My mother called last night and dropped a wee bombshell. She’s coming over to visit! All the way from Australia, good lord. She’ll be arriving on April 15, which is four months from Monday. Now I know they always say that you can’t use other people as motivation to lose weight, but come on. It’s my Mum! When she arrives it will be over a year since I’ve seen her. I’ve already dropped a size or two since our tearful goodbye at the airport, so it’s too delicious to not want to  put in a bit of extra effort and look just that little bit more smaller than April 2003.

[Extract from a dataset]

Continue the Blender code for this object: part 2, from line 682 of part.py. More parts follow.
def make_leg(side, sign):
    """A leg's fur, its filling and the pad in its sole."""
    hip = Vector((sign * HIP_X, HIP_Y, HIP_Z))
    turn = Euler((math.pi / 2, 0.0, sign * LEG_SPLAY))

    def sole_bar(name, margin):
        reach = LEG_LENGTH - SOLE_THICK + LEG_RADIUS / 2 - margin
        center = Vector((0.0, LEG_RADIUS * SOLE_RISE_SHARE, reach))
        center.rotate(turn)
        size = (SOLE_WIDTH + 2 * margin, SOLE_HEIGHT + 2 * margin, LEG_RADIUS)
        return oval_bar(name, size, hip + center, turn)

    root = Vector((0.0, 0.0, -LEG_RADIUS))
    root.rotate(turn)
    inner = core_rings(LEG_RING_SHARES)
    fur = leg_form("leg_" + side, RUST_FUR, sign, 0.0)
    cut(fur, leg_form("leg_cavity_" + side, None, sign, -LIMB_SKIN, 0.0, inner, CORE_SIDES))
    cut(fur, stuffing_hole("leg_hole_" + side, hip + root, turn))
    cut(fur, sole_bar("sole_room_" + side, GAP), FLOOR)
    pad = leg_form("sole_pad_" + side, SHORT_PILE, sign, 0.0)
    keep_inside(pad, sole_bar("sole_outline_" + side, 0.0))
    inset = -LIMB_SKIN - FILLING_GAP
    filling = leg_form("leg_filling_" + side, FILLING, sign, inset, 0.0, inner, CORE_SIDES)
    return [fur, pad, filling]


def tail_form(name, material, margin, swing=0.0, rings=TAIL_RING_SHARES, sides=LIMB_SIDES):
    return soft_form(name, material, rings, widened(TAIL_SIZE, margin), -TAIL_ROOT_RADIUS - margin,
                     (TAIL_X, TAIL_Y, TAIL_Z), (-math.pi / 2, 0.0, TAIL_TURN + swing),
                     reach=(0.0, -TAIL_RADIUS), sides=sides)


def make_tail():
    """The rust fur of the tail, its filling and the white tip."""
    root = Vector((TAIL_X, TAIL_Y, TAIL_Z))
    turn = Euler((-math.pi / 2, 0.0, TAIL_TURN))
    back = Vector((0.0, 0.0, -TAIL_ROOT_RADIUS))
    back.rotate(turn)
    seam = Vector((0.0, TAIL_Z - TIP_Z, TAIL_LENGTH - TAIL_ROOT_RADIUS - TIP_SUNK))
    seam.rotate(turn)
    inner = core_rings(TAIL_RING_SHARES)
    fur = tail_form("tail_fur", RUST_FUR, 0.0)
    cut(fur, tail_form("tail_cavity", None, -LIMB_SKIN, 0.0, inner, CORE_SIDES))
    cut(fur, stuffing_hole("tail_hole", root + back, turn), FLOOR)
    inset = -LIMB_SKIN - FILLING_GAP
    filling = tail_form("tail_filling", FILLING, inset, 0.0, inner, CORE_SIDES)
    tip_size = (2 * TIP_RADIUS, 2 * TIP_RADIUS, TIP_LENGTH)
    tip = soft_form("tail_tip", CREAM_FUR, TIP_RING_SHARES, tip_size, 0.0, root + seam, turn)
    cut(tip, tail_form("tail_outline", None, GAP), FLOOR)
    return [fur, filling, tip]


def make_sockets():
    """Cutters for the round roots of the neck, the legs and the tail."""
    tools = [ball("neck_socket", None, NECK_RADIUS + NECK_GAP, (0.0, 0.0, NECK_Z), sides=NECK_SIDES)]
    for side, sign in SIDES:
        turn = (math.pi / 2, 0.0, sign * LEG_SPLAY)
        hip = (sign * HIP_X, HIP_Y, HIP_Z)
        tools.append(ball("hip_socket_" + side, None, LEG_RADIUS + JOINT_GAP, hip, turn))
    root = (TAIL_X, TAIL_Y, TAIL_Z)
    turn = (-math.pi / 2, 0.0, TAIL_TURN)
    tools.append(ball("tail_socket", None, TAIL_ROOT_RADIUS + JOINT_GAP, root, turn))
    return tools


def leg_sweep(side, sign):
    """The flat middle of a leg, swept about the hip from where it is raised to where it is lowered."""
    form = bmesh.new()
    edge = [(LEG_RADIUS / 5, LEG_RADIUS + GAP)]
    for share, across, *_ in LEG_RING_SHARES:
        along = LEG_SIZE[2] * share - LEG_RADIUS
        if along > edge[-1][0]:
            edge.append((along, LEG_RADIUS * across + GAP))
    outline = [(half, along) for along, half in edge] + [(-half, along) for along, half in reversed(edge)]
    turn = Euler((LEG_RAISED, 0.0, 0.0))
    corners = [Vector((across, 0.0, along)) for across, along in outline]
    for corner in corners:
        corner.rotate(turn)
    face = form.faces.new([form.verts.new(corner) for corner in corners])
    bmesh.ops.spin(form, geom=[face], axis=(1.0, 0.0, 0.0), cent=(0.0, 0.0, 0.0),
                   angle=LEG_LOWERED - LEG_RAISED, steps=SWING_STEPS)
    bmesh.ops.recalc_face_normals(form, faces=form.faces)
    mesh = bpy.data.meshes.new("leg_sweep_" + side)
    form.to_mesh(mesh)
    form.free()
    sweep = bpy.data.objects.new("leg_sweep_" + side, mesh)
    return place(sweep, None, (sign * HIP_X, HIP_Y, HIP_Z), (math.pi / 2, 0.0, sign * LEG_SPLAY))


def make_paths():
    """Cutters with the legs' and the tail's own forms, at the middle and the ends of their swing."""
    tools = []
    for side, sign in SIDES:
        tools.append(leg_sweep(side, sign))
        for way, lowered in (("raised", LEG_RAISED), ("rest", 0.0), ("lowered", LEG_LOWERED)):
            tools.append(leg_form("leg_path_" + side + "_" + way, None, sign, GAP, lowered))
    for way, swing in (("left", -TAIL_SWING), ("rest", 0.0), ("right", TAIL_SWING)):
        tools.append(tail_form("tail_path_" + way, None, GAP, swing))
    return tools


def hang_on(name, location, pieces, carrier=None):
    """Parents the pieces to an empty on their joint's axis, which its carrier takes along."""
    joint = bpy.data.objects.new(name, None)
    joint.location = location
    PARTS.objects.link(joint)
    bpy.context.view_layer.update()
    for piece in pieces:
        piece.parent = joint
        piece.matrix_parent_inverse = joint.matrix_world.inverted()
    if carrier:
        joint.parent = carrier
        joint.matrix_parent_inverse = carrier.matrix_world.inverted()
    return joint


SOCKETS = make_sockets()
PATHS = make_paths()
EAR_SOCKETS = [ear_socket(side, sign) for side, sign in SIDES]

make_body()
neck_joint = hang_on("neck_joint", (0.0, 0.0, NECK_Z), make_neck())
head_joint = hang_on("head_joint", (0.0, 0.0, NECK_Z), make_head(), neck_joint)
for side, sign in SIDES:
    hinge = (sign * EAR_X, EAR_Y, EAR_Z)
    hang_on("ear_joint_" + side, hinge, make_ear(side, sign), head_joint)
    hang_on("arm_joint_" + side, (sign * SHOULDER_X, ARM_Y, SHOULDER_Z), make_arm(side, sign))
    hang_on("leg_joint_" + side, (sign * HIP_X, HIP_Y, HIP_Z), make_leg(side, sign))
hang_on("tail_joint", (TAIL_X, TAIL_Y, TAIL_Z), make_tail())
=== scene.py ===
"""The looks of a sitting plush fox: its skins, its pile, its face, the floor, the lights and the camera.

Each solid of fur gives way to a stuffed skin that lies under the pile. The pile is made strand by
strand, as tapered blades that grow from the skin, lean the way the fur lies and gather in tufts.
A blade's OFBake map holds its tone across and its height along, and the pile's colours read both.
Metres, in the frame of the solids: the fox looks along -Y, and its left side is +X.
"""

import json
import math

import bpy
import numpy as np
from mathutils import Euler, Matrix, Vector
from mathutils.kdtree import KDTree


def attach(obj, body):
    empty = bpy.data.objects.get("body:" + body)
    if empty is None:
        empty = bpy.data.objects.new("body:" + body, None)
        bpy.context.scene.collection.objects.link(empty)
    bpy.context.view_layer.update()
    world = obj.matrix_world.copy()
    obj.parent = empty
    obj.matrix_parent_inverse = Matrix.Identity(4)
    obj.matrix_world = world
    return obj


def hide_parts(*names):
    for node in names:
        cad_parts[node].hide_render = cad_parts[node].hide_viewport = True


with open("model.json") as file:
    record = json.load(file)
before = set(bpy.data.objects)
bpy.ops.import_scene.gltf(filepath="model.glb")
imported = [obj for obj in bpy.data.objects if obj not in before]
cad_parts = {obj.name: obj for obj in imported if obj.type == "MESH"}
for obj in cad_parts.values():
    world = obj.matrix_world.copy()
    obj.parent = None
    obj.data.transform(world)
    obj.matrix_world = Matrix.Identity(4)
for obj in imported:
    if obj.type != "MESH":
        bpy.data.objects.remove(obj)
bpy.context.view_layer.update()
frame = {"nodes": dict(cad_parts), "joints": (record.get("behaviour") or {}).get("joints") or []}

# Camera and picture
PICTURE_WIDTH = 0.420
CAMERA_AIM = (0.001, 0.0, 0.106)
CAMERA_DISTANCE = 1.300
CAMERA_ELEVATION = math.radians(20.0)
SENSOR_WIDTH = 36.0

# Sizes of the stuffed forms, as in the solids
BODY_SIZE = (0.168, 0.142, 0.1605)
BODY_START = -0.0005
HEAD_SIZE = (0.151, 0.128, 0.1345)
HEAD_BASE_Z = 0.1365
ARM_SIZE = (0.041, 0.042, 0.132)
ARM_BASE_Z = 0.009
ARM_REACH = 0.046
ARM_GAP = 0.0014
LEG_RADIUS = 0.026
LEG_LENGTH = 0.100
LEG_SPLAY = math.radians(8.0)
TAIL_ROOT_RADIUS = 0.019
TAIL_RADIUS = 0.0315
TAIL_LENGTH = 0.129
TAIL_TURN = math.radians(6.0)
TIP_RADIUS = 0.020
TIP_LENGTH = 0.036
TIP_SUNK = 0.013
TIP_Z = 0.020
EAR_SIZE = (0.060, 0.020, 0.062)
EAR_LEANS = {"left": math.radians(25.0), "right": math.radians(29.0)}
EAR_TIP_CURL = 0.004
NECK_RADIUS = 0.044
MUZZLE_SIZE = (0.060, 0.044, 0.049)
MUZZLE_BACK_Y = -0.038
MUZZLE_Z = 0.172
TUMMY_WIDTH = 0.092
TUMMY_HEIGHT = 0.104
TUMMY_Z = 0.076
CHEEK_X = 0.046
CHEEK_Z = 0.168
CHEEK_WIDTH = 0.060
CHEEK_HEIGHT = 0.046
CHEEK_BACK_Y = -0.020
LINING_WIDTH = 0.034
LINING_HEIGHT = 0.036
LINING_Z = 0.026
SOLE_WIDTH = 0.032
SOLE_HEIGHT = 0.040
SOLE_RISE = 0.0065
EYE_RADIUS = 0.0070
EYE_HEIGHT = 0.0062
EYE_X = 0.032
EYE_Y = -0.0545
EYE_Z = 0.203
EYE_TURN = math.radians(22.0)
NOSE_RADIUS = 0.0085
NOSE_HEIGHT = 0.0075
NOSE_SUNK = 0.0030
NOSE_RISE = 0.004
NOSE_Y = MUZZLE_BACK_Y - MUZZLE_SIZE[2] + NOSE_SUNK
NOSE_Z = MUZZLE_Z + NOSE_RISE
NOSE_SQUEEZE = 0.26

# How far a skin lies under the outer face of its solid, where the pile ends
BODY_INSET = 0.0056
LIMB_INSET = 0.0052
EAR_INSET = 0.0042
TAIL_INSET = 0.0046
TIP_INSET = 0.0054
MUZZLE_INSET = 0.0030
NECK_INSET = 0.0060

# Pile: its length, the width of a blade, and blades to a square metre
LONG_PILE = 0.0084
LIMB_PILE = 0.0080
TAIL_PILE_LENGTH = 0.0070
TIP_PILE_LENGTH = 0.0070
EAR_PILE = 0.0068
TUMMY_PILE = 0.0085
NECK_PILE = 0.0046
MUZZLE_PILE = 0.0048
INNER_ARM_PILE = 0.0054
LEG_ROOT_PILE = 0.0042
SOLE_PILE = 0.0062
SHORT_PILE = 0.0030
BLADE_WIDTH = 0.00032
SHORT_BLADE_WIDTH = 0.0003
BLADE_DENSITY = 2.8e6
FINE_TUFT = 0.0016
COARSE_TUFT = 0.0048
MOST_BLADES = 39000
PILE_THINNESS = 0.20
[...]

Well I’m needing a kick up the arse in terms of motivation, so that’s going to be something that spurs me on, dodgy or not. I just want her to see how I’m managing to look after myself on the other side of the world, in spite of lack of finances and creature comforts and the prevalance of lard in the Scottish diet 😉

I’m trying hard to sort out my issues with Getting My Gear Off™. The other night I crashed at his place after we’d been out to see some bands. My top was reeking of smoke, and I’d forgotten my PJs. We’re laying there in the dark and he says, "Man, the smoke from the club is really clinging to me tonight!" and I piped up that it was actually my clothes. He offered to go get me t-shirt to sleep in. I quickly refused.

"But why?" he said. "It’s no trouble really, you shouldn’t have to sleep in your nice clothes."

"It’s fine, don’t worry. I’ll just sleep without my top on."

"Well that I don’t mind, but it’s freezing."

"It’s okay, honest."

I could see him half-smiling half-puzzled frowning in the dark. "I demand to know why you’re refusing to wear my crappy clothes!"

But of course I just laughed and took my top off and told him not to worry about it. This is how ridiculous I am – I would rather sleep and freeze with no top on (well it was dark and under covers) than risk him getting me one of his t-shirts and not being able to fit into it.